Dans un contexte de tensions politiques persistantes en République Démocratique du Congo, Martin Fayulu a une nouvelle fois brandi l’étendard de la cohésion nationale lors d’un discours devant la diaspora congolaise à Paris. L’opposant historique, figure incontournable de l’échiquier politique congolais, a surpris son auditoire en évoquant une éventuelle collaboration avec Corneille Nangaa, ancien président de la Commission Électorale Nationale Indépendante (CENI). « Je n’ai aucun point d’accord avec Corneille Nangaa, mais cela ne veut pas dire que je ne peux pas m’asseoir avec lui parce que, j’ai pardonné », a-t-il déclaré, mêlant sagesse proverbiale et calcul stratégique.
Cette déclaration, à première vue conciliante, dissimule-t-elle une manœuvre d’apaisement ou un réalignement des forces d’opposition ? La question plane alors que le pays s’enfonce dans une crise multidimensionnelle.
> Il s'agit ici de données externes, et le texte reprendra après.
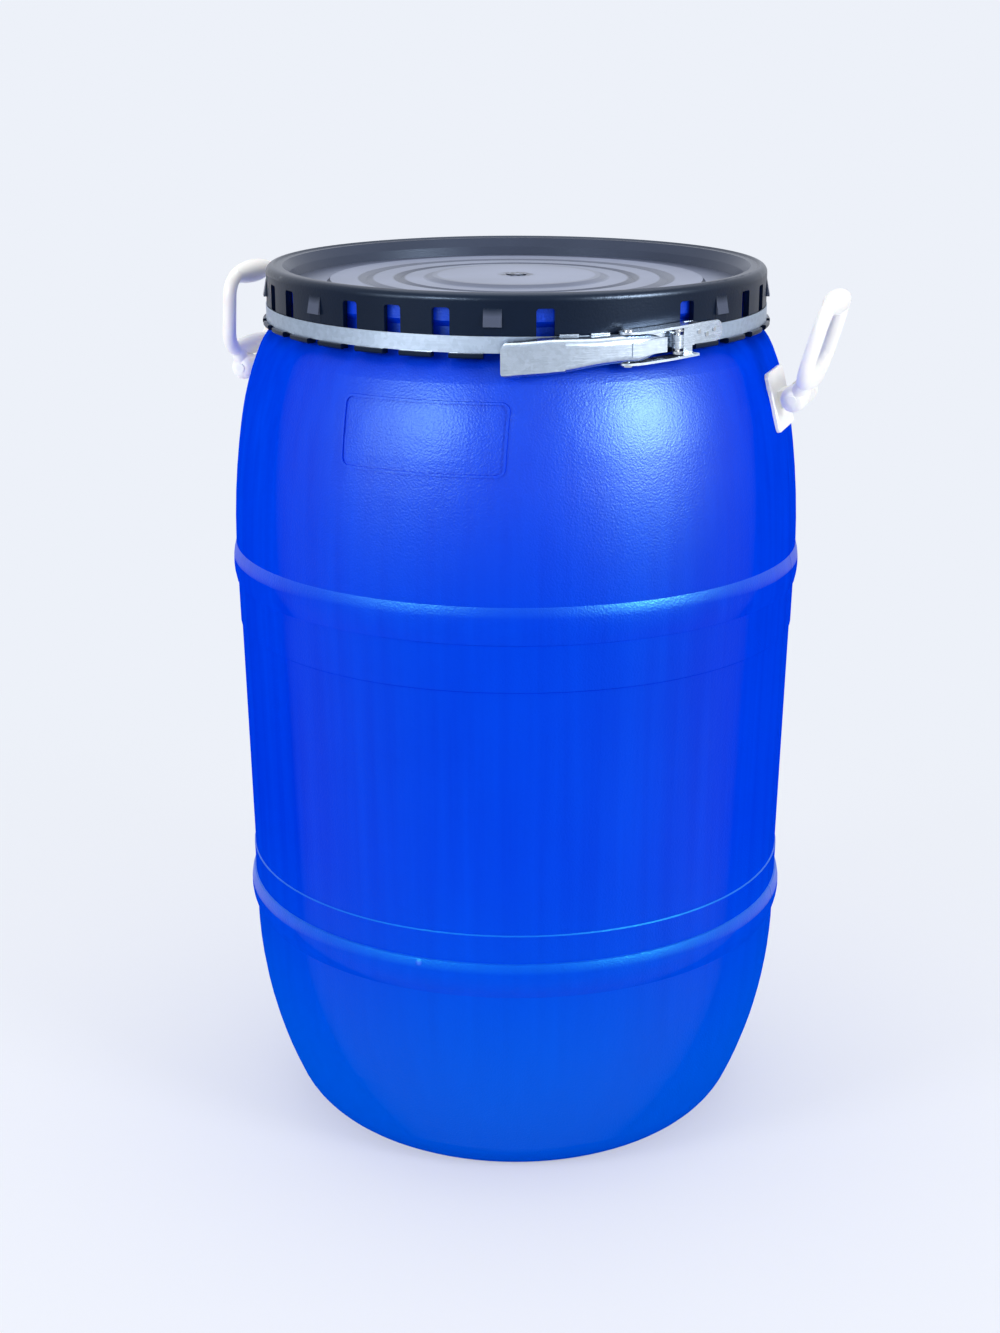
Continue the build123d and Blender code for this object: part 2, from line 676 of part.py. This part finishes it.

Fayulu, habitué des formules-chocs, précise néanmoins les conditions de ce dialogue inattendu : « Nous devons nous parler avec sincérité ». Une exigence qui ressemble à un avertissement voilé à l’égard du pouvoir en place, accusé à demi-mot de nourrir les divisions à des fins de conservation politique.
L’analyse des implications de cette ouverture révèle un double jeu subtil. D’un côté, le leader du parti Écidé tente de se positionner en rassembleur au-dessus des clivages, capitalisant sur son image d’incorruptible pour élargir sa base militante. De l’autre, il adresse un message crypté à la communauté internationale : la résolution de la crise congolaise passe par l’inclusion de tous les acteurs, y compris ceux controversés. N’y a-t-il pas là une manière détournée de critiquer l’approche exclusive du régime Tshisekedi, souvent dépeint comme autiste aux demandes de dialogue inclusif ?
Le deuxième volet de son intervention a jeté un pavé dans la mare diplomatique. Fayulu a fustigé avec véhémence l’accord de principes signé entre Kinshasa et Kigali sous médiation américaine, qualifiant cet épisode de « marchandage dangereux pour la souveraineté nationale ». Ses arguments rappellent cruellement les contradictions de la politique étrangère congolaise : comment concilier partenariats stratégiques et préservation des intérêts vitaux du pays ? La rhétorique du leader opposant soulève ici un point nodal : la gestion des relations avec le Rwanda reste un abcès pulsionnel dans la politique congolaise, susceptible de réveiller à tout moment les vieux démons nationalistes.
Ce positionnement tranché interroge sur l’évolution des rapports de force à l’approche du prochain cycle électoral. En cultivant à la fois l’ouverture dialogique et la fermeté patriotique, Fayulu dessine-t-il les contours d’une nouvelle stratégie d’alliances ? La réponse se niche peut-être dans le public ciblé : la diaspora congolaise en France, acteur économique majeur mais électoralement marginal, constitue un relais d’influence crucial pour peser sur l’agenda politique national. Ce discours parisien s’apparente ainsi à un coup de projecteur médiatique savamment calibré.
Reste que cette tentative de réconciliation sélective soulève autant d’espoirs que de scepticismes. Les blessures de l’affaire Nangaa – symbole pour beaucoup des dérives électorales passées – sont-elles vraiment cicatrisées ? L’avenir dira si cette main tendue relève du calcul électoraliste ou d’une véritable vision transformatrice. Une chose est sûre : en jouant les équilibristes entre pardon politique et fermeté idéologique, Martin Fayulu place la barre haut pour ses concurrents. Le prochain acte de ce feuilleton politique se jouera peut-être dans les coulisses feutrées des négociations intercongolaises, loin des caméras de la diaspora.